The goal of everyone is the same: to have a mind-blowing beverage in the cup. And we do everything that is required to achieve this. I think what motivates me most, and what is most rewarding, is when I get a better cup in the city than what I could make for myself in the lab. When our coffee tastes even better than I thought. With a great barista and great equipment, this is possible. And sometimes I’ve encountered this. But what makes me afraid is the opposite. When the coffee tastes good in the lab but for some reason, it just doesn’t shine outside of it.
This is a big issue and personally I don’t think there is a solution yet. I’m pretty much lost when I need to send out coffee to anyone in the country or in the world, because of the differences in taste profile created by differences in the water and grinders. I can’t see a way where we can solve or eliminate that gap between expectations – the taste customers get in the café and the taste we try to achieve in the roastery.

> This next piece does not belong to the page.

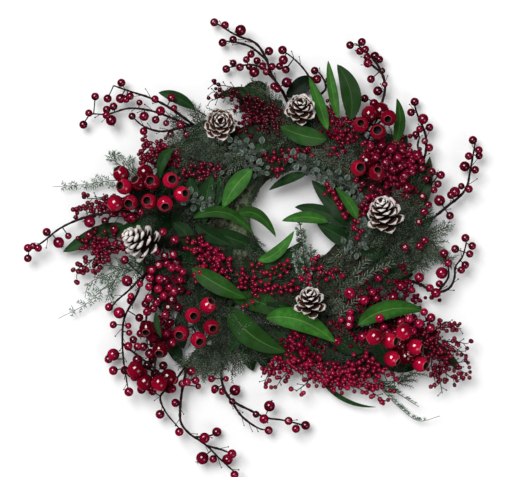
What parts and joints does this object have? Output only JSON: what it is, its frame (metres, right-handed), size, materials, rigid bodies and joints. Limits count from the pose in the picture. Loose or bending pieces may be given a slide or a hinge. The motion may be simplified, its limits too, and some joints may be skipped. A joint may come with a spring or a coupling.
{
  "type": "pinecone wreath",
  "caption": "Round wreath of leaves, fern and conifer sprays, red berry branches, rose hips and frosted pinecones on a mossy base ring, to hang on a wall or lie flat.",
  "frame": {"origin": "on the surface that the wreath lies on, under the middle of its outline", "axes": "+Z out of the wreath's front, +Y up and +X to the right, seen from the front as it hangs"},
  "size_m": [0.5958, 0.5992, 0.0876],
  "materials": {
    "moss_base": "rough, mossy",
    "cone_scales": "dry, with white tips",
    "hip_skin": "glossy, lacquered",
    "berry_skin": "glossy, lacquered",
    "pip_skin": "satin",
    "bright_leaf": "satin, veined",
    "dark_leaf": "matt, veined",
    "fern_needle": "matt",
    "frosted_needle": "matt, frosted",
    "frosted_leaf": "matt, frosted"
  },
  "bodies": {
    "root": {"base_ring": "moss_base", "branch_bottom": "berry_skin", "branch_bottom_left": "berry_skin", "branch_left": "berry_skin", "branch_left_upper": "berry_skin", "branch_low_left_inner": "berry_skin", "branch_low_left_outer": "berry_skin", "branch_right": "berry_skin", "branch_right_low": "berry_skin", "branch_right_middle": "berry_skin", "branch_right_upper": "berry_skin", "branch_top": "berry_skin", "branch_top_right": "berry_skin", "cedar_inner_top": "frosted_needle", "cone_bottom": "cone_scales", "cone_left": "cone_scales", "cone_right": "cone_scales", "cone_top": "cone_scales", "cone_top_left": "cone_scales", "conifer_inner_right": "frosted_needle", "conifer_low_left": "fern_needle", "conifer_right": "fern_needle", "conifer_top": "fern_needle", "conifer_top_left": "fern_needle", "fern_bottom_right": "fern_needle", "fern_left": "fern_needle", "fern_low_left": "fern_needle", "hips_left": "hip_skin", "hips_low_left": "hip_skin", "hips_right": "hip_skin", "hips_top_right": "hip_skin", "leaves_hole_left": "bright_leaf", "leaves_hole_low": "bright_leaf", "leaves_hole_right": "bright_leaf", "leaves_inner_left": "dark_leaf", "leaves_inner_low": "dark_leaf", "leaves_inner_right": "dark_leaf", "leaves_inner_top": "dark_leaf", "leaves_left": "dark_leaf", "leaves_low": "dark_leaf", "leaves_right": "dark_leaf", "leaves_right_bright": "bright_leaf", "leaves_right_low": "dark_leaf", "leaves_top": "bright_leaf", "leaves_top_left": "dark_leaf", "leaves_top_right": "bright_leaf", "leaves_upper_left": "dark_leaf", "pips_bottom": "pip_skin", "pips_inner_left": "pip_skin", "pips_left": "pip_skin", "pips_low_left": "pip_skin", "pips_right": "pip_skin", "pips_right_low": "pip_skin", "pips_top": "pip_skin", "pips_top_middle": "pip_skin", "pips_upper_left": "pip_skin", "round_leaves_inner_top": "frosted_leaf", "round_leaves_left": "frosted_leaf", "round_leaves_top": "frosted_leaf", "sprig_hole": "frosted_needle"}
  },
  "joints": []
}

I think we’ve managed to achieve maximum consistency strictly in roasting. But other factors come into play, which are differences between bags of coffee, or differences within one bag of coffee. For example, the coffee at the top of the bag tastes differently from the coffee at the bottom. And you can tell your customers that you’re roasting perfectly consistently, but the green coffee is just not as consistent as you are. This is very frustrating.
I believe in consistency. If consistency can be reached through autobrews, or automatic espresso machines, then great. Because I think baristas have a more important job than handling machines all day – they have to se up the machine and they are the only ones with the sensory skills required to set up a machine. And I think they should spend more time developing sensory skills over developing technical skills, because you can develop technical skills in a very short time – in half a year you can use a refractometer, build a database, log every single shot you serve, and learn how to dial in a coffee – but without great sensory skills, you can’t do any of these things.

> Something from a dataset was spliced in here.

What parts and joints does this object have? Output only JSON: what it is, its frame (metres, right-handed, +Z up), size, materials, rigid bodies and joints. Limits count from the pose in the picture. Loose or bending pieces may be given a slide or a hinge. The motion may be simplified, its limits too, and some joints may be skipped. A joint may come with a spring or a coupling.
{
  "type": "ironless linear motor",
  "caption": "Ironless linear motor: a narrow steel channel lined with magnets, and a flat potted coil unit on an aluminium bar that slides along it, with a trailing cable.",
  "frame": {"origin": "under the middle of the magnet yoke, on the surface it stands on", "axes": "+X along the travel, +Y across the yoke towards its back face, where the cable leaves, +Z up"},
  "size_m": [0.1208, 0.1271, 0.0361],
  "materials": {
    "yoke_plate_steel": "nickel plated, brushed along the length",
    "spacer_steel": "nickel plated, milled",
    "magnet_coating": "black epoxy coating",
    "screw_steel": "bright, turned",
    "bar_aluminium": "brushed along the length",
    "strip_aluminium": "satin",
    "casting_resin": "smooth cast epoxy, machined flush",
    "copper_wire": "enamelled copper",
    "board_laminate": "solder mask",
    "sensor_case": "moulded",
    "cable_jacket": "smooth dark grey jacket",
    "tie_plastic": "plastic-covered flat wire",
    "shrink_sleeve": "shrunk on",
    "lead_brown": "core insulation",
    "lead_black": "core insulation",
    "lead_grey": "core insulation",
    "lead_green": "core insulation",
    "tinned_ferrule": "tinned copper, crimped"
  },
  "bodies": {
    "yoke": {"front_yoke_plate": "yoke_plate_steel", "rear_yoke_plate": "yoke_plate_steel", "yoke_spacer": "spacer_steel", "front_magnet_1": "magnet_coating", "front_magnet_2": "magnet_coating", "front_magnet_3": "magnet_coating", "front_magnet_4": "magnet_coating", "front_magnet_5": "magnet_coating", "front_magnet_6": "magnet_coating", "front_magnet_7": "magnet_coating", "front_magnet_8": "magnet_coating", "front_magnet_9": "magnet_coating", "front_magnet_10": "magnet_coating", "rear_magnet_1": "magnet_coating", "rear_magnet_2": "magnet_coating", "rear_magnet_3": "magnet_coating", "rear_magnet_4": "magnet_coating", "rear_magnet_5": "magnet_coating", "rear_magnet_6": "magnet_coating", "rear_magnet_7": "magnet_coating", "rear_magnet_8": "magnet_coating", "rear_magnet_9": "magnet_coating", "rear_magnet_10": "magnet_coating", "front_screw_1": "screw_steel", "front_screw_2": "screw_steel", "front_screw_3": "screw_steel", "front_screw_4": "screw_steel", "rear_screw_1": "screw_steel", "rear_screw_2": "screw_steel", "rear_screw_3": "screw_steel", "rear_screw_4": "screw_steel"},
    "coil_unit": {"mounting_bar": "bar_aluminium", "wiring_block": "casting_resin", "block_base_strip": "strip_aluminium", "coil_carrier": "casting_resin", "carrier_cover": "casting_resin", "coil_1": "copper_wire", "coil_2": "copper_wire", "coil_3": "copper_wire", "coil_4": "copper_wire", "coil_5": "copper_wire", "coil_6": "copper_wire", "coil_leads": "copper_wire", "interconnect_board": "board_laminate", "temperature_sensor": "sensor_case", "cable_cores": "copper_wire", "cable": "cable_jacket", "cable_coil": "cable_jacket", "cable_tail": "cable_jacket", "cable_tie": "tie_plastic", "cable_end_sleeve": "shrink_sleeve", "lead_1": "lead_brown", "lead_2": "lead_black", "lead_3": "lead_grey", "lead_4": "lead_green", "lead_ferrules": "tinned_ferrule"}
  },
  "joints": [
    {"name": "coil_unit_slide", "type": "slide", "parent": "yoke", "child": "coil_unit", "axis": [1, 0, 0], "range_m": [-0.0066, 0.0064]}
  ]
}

Most people are pretty geeky when it comes to spending money on better equipment and they spend hours discussing technical things. Like photographers who, instead of going out and shooting the real thing, end up sitting in front of an internet forum discussion on shutters and arguing with other nicknames. But this is not the point of a hobby or a profession. When I visited my girlfriend’s parents in the countryside, I needed to make coffee with their stovetop maker, and I actually got excellent results with their crappy equipment. I ask myself whether it’s worth it to spend hours on such minor technical points. Sometimes it’s not.
***
The goal of everyone is the same: to have a mind-blowing beverage in the cup. And we do everything that is required to achieve this.
We are people who like to stay in the background. Serving coffee and running a café is a totally different job with different skills. I don’t think I could run a café and deal with all of its particular issues, to stay kind with customers all day. I’m much more of an engineering guy, because that was my original job and this is my approach to everything in the world.
Of course, I would lie if I said I had no interest in running a café at all; our job is full of frustrations because of the lack of a café. With our setup we can’t show our customers how we originally imagined this coffee. But still, I couldn’t run an ideal café in Hungary because my café wouldn’t offer any milk. In my ideal café, we would just serve black coffee.